Proofs required for claiming HRA
According to the Income Tax Appellate Tribunal (ITAT)’s new rule the assessing officer can question the validation of a HRA claim. The assessing officer can demand the following proofs along with the rent receipts as proof to claim HRA:
- Water bill.
- Electricity bill.
- Letter informing about the tenancy to the housing co-operative society.
- Rent Agreement (Lease & license agreement) of current financial year and duly stamped on a notarized stamp paper.
- Landlord’s PAN card if annual rent is greater than Rs.1 lakh.
Section 80GG – Alternative to HRA?
If you are a self-employed individual or a salaried individual who doesn’t get HRA, you can still receive tax exemptions under Section 80GG of the Income Tax Act. Section 80Gg is a special provision under Chapter VI A of the Income Tax Act, which provides tax reprieve to the individuals who don’t have HRA. To avail this provision for tax exemption the individual must be residing in a rented property.

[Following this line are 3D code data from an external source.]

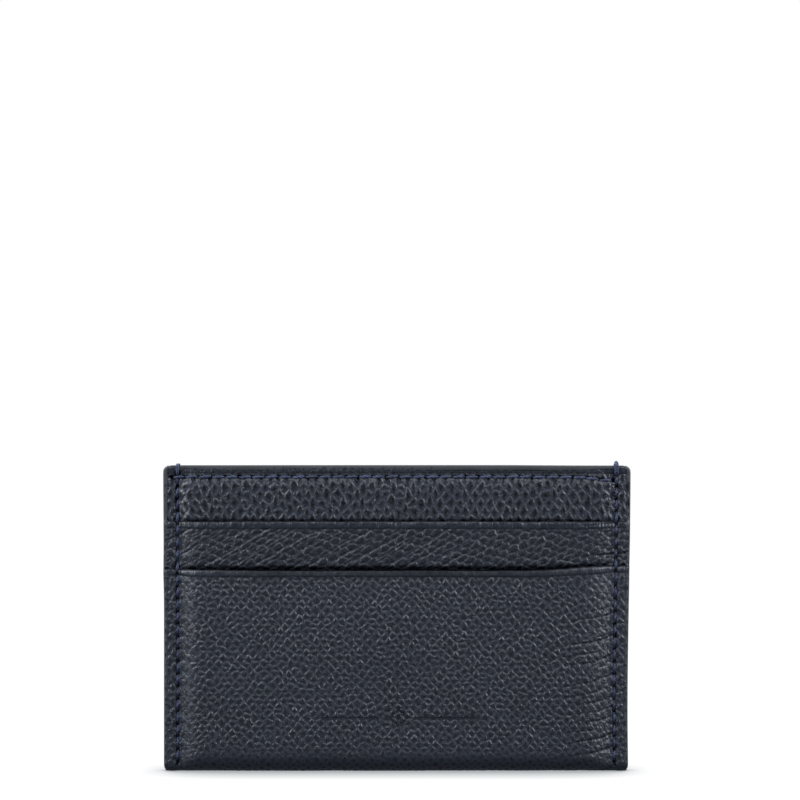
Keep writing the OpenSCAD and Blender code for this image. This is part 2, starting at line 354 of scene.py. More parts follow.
def tuck(z):
    """How far the edge of the outer leather presses the layers behind it inwards."""
    return 0.60 * smooth((z - 35.0) / 5.0) * (1 - smooth((z - LOWER_MOUTH + 0.4) / 1.3))


def creases(u, v, spacing, width, seed, whole=0.65):
    """Wandering creases that follow lines of constant v, less broken the greater whole is."""
    v = v + 0.55 * noise(u, v, 7.0, seed) + 0.22 * noise(u, v, 2.3, seed + 1)
    k = np.floor(v / spacing)
    off = (v / spacing - k - 0.5 + 0.5 * (hashed(k, 0 * k, seed + 2) - 0.5)) * spacing
    strength = smooth(whole + 1.2 * noise(u, k * 9.7, 8.0, seed + 3))
    return np.exp(-((off / width) ** 2)) * strength


def pebbles(x, s, width, row, seed, squash=0.5, turn=0.0, jitter=0.5):
    """Milled grain: the height of its pebbles, and how pale it is, most between them, where the
    paleness is a painted highlight on the network.

    Pebbles are width apart along their rows and the rows are row apart, after the grain has
    turned by that many degrees.
    """
    cosine, sine = math.cos(math.radians(turn)), math.sin(math.radians(turn))
    x, s = x * cosine + s * sine, s * cosine - x * sine
    u = x + 0.35 * noise(x, s, 3.1, seed) + 0.08 * noise(x, s, 1.2, seed + 1)
    v = s + 0.35 * noise(x, s, 3.1, seed + 2) + 0.08 * noise(x, s, 1.2, seed + 3)
    border, number = cells(u / width, v / row, seed + 4, squash, jitter)
    flank = 1.0 - np.exp(-border * width / 0.18)
    dome = 1.0 - (1.0 - np.clip(border / 0.36, 0, 1)) ** 2
    split, _ = cells(u / width * 1.9 + 0.3, v / row * 1.9, seed + 5, squash)
    fine = np.exp(-split * width / 1.9 / 0.10)
    height = 0.15 * flank + (0.09 + 0.08 * (number - 0.5)) * dome - 0.03 * fine
    groove = 0.42 * np.exp(-((border / 0.21) ** 2)) + 0.58 * np.exp(-border / 0.07)
    return height - 0.14, np.maximum(groove, 0.30 * fine)


def turned_edge(x, s, seed):
    """The band under a mouth: its relief, where it is, its crease, and its pale spots and lines,
    partly wear and partly painted highlight.

    s is the distance below the mouth, along the leather.
    """
    inside = 0.85 * (1 - smooth((s - 1.5) / 0.5))
    near_rim = smooth((1.3 - s) / 0.8)
    lumps = 0.13 * noise(x, 0.4 * s, 1.3, seed) + 0.09 * noise(x, 0.4 * s, 0.65, seed + 1)
    lumps = lumps * (0.3 + 0.7 * near_rim)
    crease = np.exp(-(((s - 1.85) / 0.15) ** 2))
    # painted highlight, partly wear: pale spots under the rim, strongest towards the ends, a pale
    # line under the crease and a paler band
    spots = smooth(0.1 + 0.9 * noise(x, 0, 1.4, seed + 2) + 0.7 * noise(x, 0, 0.6, seed + 3))
    ends = 0.4 + 0.6 * smooth((np.abs(x) - 24.0) / 22.0)
    wear_and_highlight = ends * spots * np.exp(-(((s - 0.62) / 0.36) ** 2))
    wear_and_highlight = wear_and_highlight + 0.35 * np.exp(-(((s - 2.0) / 0.13) ** 2)) + 0.22 * inside
    return inside * (lumps + 0.04) - 0.04 * crease, inside, crease, wear_and_highlight


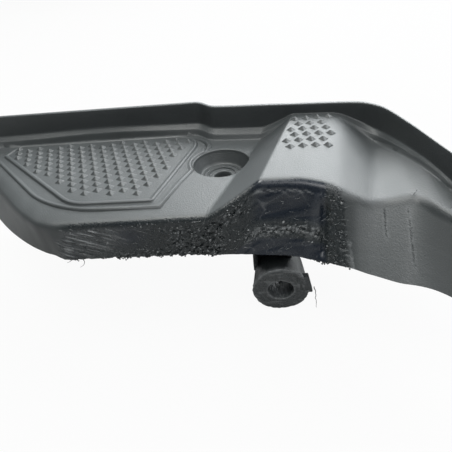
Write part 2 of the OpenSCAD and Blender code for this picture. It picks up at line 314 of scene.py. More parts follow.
def build_mesh(name, points, quads, polygons=()):
    """A mesh in the frame's metres from points in millimetres over the floor."""
    mesh = bpy.data.meshes.new(name)
    loops = np.concatenate([np.ravel(quads), *[np.ravel(p) for p in polygons]]).astype(np.int32)
    totals = np.concatenate([np.full(len(quads), 4), [len(p) for p in polygons]]).astype(np.int32)
    starts = np.concatenate([[0], np.cumsum(totals)[:-1]]).astype(np.int32)
    mesh.vertices.add(len(points))
    mesh.vertices.foreach_set("co", ((points + (0, 0, FLOOR_UP)) * MM).astype(np.float32).ravel())
    mesh.loops.add(len(loops))
    mesh.loops.foreach_set("vertex_index", loops)
    mesh.polygons.add(len(totals))
    mesh.polygons.foreach_set("loop_start", starts)
    mesh.update(calc_edges=True)
    mesh.validate()
    return mesh


def add_marks(mesh, marks):
    """Keeps each point's wear, paleness and melting, for the material. On the lower half of the skirt's rounded
    edge the wear value also paints shade.
    """
    for name, values in zip(("wear", "pale", "melted"), marks):
        kept = mesh.attributes.new(name, "FLOAT", "POINT")
        kept.data.foreach_set("value", np.ascontiguousarray(values, np.float32))


def add_piece(mesh, sharp):
    """A shown piece of the shared plastic, whose edges are sharp above the given angle. It rides on the one
    body and takes the scene's floorboard finish."""
    mesh.polygons.foreach_set("use_smooth", np.ones(len(mesh.polygons), bool))
    mesh.set_sharp_from_angle(angle=math.radians(sharp))
    mesh.materials.append(shared_plastic())
    piece = bpy.data.objects.new(mesh.name, mesh)
    bpy.context.scene.collection.objects.link(piece)
    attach(piece, "root")
    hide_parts("floorboard")


def rounded_outline(points, radii, steps):
    """A closed outline whose corners are turned into arcs of the given radii."""
    points, radii = np.asarray(points, float), np.asarray(radii, float)
    a, b = np.roll(points, 1, 0) - points, np.roll(points, -1, 0) - points
    ua, ub = a / np.linalg.norm(a, axis=1)[:, None], b / np.linalg.norm(b, axis=1)[:, None]
    half = np.arccos(np.sum(ua * ub, axis=1)) / 2
    middle = ua + ub
    centre = points + middle / np.linalg.norm(middle, axis=1)[:, None] * (radii / np.sin(half))[:, None]
    start = points + ua * (radii / np.tan(half))[:, None] - centre
    stop = points + ub * (radii / np.tan(half))[:, None] - centre
    begin = np.arctan2(start[:, 1], start[:, 0])
    turn = (np.arctan2(stop[:, 1], stop[:, 0]) - begin + math.pi) % (2 * math.pi) - math.pi
    angle = begin[:, None] + turn[:, None] * np.linspace(0, 1, steps)
    arcs = centre[:, None] + radii[:, None, None] * np.stack([np.cos(angle), np.sin(angle)], axis=-1)
    return arcs.reshape(-1, 2)


def inset_outline(outline, inset):
    """The outline moved inwards by inset, each point along its mitre: the sum
    of the two edges' normals over one plus their product."""
    x, y = outline.T
    area = np.sum(x * np.roll(y, -1) - y * np.roll(x, -1))
    before, after = outline - np.roll(outline, 1, 0), np.roll(outline, -1, 0) - outline
    normals = [np.sign(area) * np.stack([-e[:, 1], e[:, 0]], axis=1) / np.linalg.norm(e, axis=1)[:, None]
               for e in (before, after)]
    mitre = (normals[0] + normals[1]) / (1 + np.sum(normals[0] * normals[1], axis=1))[:, None]
    return outline + inset * mitre


def plate(outline, profile, place):
    """Rings of outline(inset), each inset and raised as the profile says, set
    in space by place, with both ends closed by one face."""
    rings = np.array([np.insert(outline(inset), 2, height, axis=1) for inset, height in profile])
    count = rings.shape[1]
    ends = [np.arange(count)[::-1], (len(profile) - 1) * count + np.arange(count)]
    return place(rings.reshape(-1, 3)), grid_quads(len(profile), count, around=True)[:, ::-1], ends


def outward(mesh):
    """Closed faces turned to point outwards, and doubled points merged."""
    work = bmesh.new()
    work.from_mesh(mesh)
    bmesh.ops.remove_doubles(work, verts=work.verts, dist=1e-6)
    bmesh.ops.recalc_face_normals(work, faces=work.faces)
    work.to_mesh(mesh)
    work.free()
    return mesh


def add_plate(name, outline, profile, place=lambda points: points, sharp=35):
    """A piece made of one plate with the given outline, a function of inset."""
    add_piece(outward(build_mesh(name, *plate(outline, profile, place))), sharp)


# The scraped skirt

def cells(x, y, size, seed):
    """Crumbs: for each point the distance to the nearest of a jittered
    lattice's seeds, in cells, and that seed's random value from 0 to 1."""
    rng = np.random.default_rng(seed)
    jitter_x, jitter_y, value = rng.uniform(0, 1, (3, LATTICE, LATTICE))
    gx, gy = x / size, y / size
    ix, iy = np.floor(gx).astype(int), np.floor(gy).astype(int)
    nearest, own = np.full(gx.shape, 9.0), np.zeros(gx.shape)
    for step_x in (-1, 0, 1):
        for step_y in (-1, 0, 1):
            kx, ky = ix + step_x, iy + step_y
            at = kx % LATTICE, ky % LATTICE
            away = np.hypot(kx + jitter_x[at] - gx, ky + jitter_y[at] - gy)
            own = np.where(away < nearest, value[at], own)
            nearest = np.minimum(nearest, away)
    return nearest, own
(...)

An individual can claim upto Rs. 60,000 under this section.
Can a salaried individual who lives in their parents' home, claim HRA?
Yes, an individual living in their parents' home can claim HRA, provided that they pay rent to the parents for the accomodation. If your salary includes a HRA, you can still get a tax exemption by having a rental agreement with your parents and transferring rent to them every month.
The necessary requirement for this tax exemption is - the parents must be the owners of the house and they must show the rent paid in the income tax returns.
What should I do if I forgot to submit the rent receipts to my employer?
HRA can be claimed directly on income tax returns. So, if you forget to submit rent receipts to the company at the time of proof submission, you can still claim HRA later when you file your IT return.
To claim these returns, you will need to include HRA in your taxable income and calculate the tax that is payable on the lowered taxable income. If tax has been deducted in excess you will be able to claim a refund.